I can feel the definite end. I can feel the barrier being erected between conclusion and new beginning. Sometimes we build these barriers out of stone strong enough that no matter how much we try, we can never break our way back. Sometimes we build these barriers high enough so that when we try to turn around and look at our past, all we see is solid stone, and so we can never look back.

At my house back home, the basement is made out of thick slabs of concrete. They are wide enough to insulate from the heat, so the room always feels warm, even in the chilly winters of New England. Yet every single time the skies turned dark and poured down heavy sheets of rain, the water would rush down the outside stairway that went towards the earth and seep through those giant slabs of concrete, forming pools of liquid on the floor of the basement. My Dad and I would scurry down into this wet mess, tossing towels against the porous walls and vacuuming up the water to dump it outside again. We eventually would clear the water out after the rain stopped pouring down, yet no matter how hard we tried, we were also left with large water stains that covered the concrete floors that sat under those slabs of wall.

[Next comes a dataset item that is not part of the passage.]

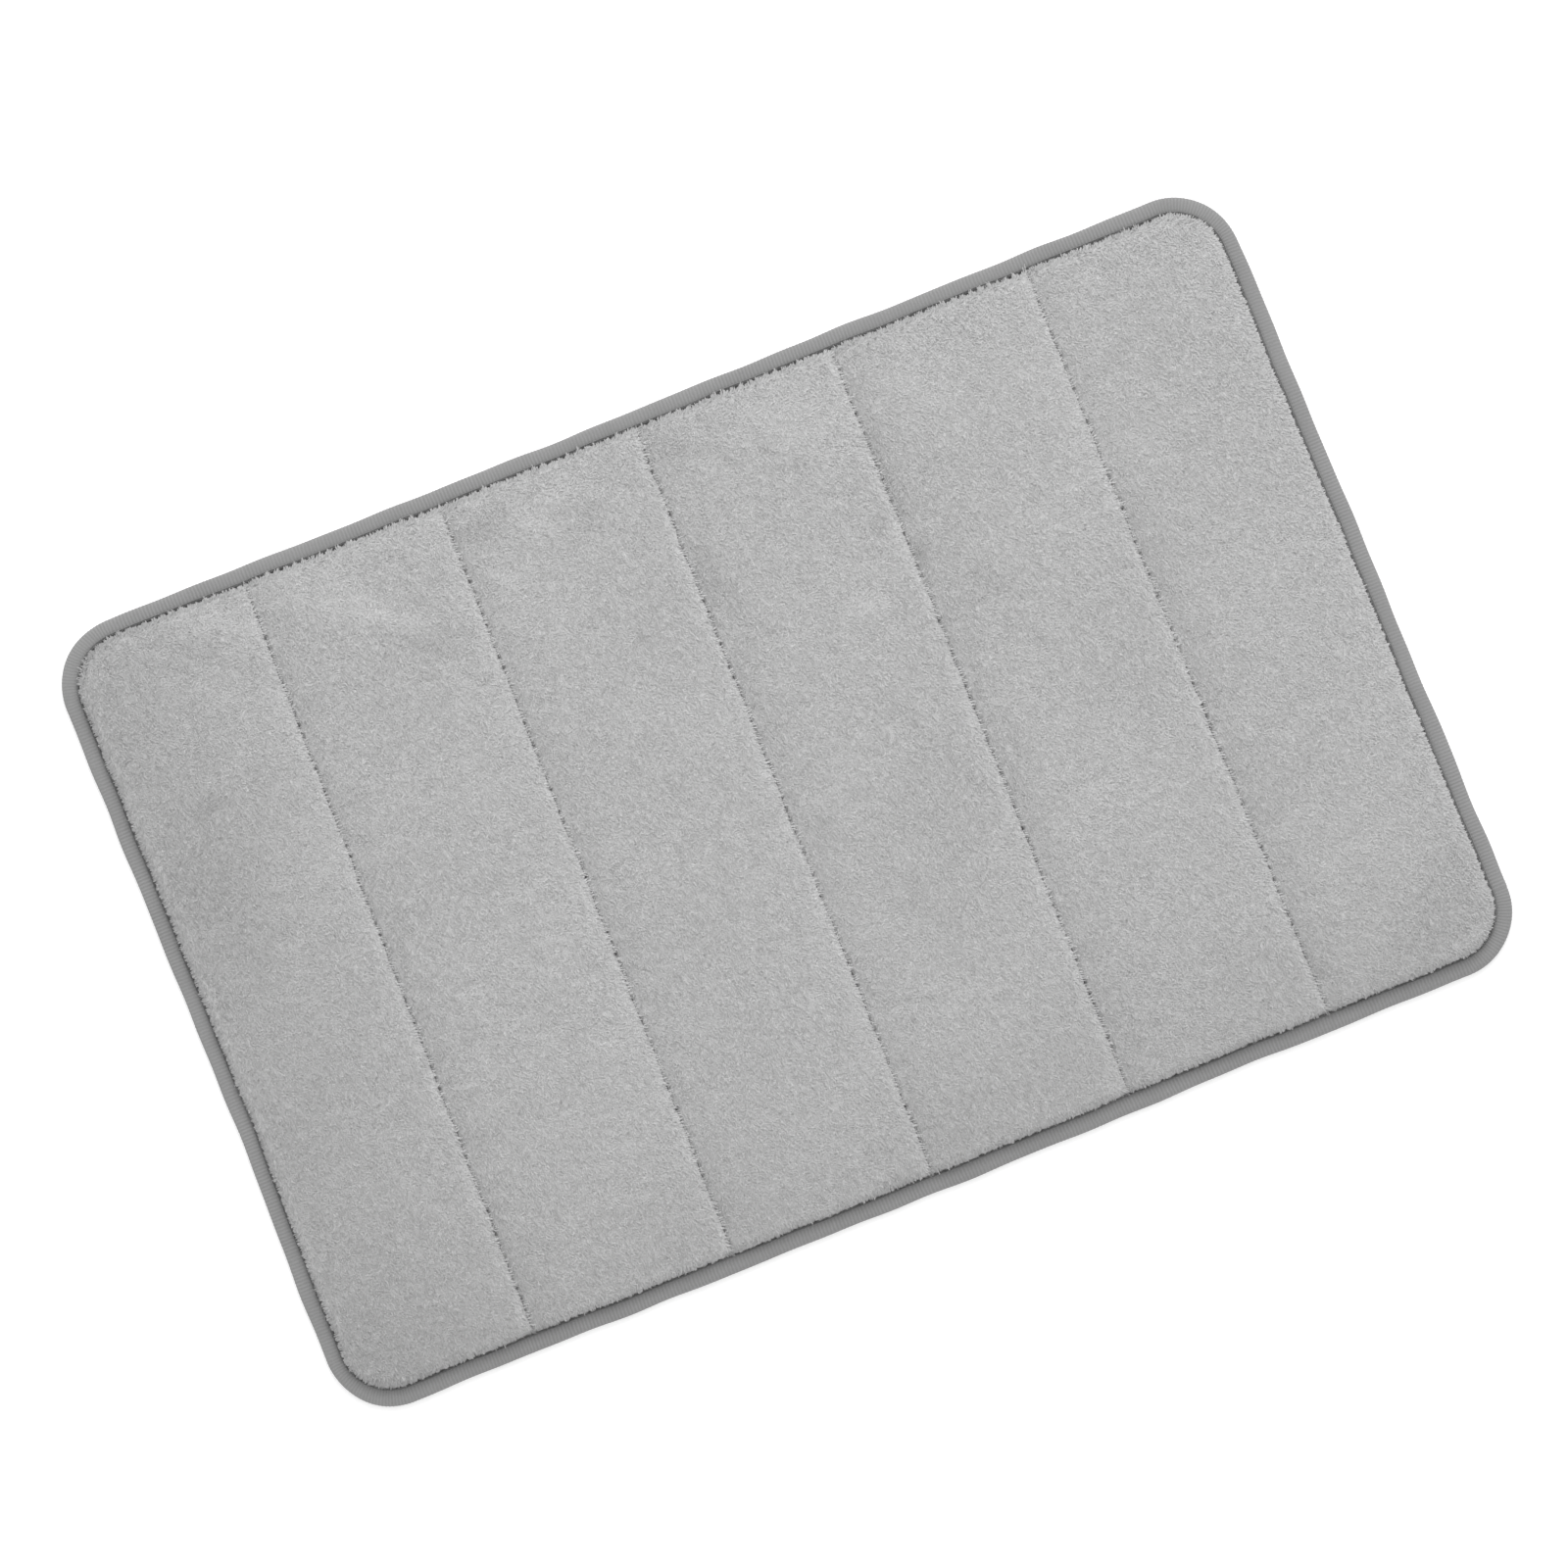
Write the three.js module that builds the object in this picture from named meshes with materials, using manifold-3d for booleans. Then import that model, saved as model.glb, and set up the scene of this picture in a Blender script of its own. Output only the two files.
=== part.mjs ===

The truth is that everything leaks, and no matter how much concrete you pour or stones you pile on top of one another, you can never really stop the flow between beginning and end. We are always walking upon the stains created by steams from the other side of the wall. Yet maybe sometimes there aren’t walls. Maybe those barriers that we try to build, don’t always exist at all.

While a home over some break, I walked down a street near my house where there is a farm with horses. I stood next to the edge of the fence, and one of them with a dark brown coat lumbered over to the edge of the fence. Its feet crushed tiny twigs and pummeled small pebbles as it wandered over, sticking its neck and massive face over the edge of the fence. It had gigantic black eyes, ones that seemed deep with dark color. We stared at each other, barely moving, locked into this gaze. I realized I had been down this street many times before on Halloween nights, to see friends I haven’t talked to in forever, and when running to stay in shape for cross country races long passed. I realized that there were moments and memories long forgotten flooding into me. I couldn’t stop them. I couldn’t keep them out. There was sadness and happiness and confusion, all together. In the darkness, and in the obscurity of that creature, I had brought myself into a world that I thought was long gone. And I understood that none of it was gone, that it churned in the background of my mind. These moments that happened right by this farm stood in the little tensions that rest under my soul. There was no wall between then and now. They had soaked my soul, creating a foundation, upon which no barrier could stand.

They say you can watch the sun dip behind the mountains and the tiny bands of light sitting over the horizon fade to nothing. Yet the sun is always there, always sending rays of light down to us, always brightening our world.

For every day which creeps toward a new beginning, there is an eternity that stands behind it. I cannot forget that it is this eternity that fills my soul.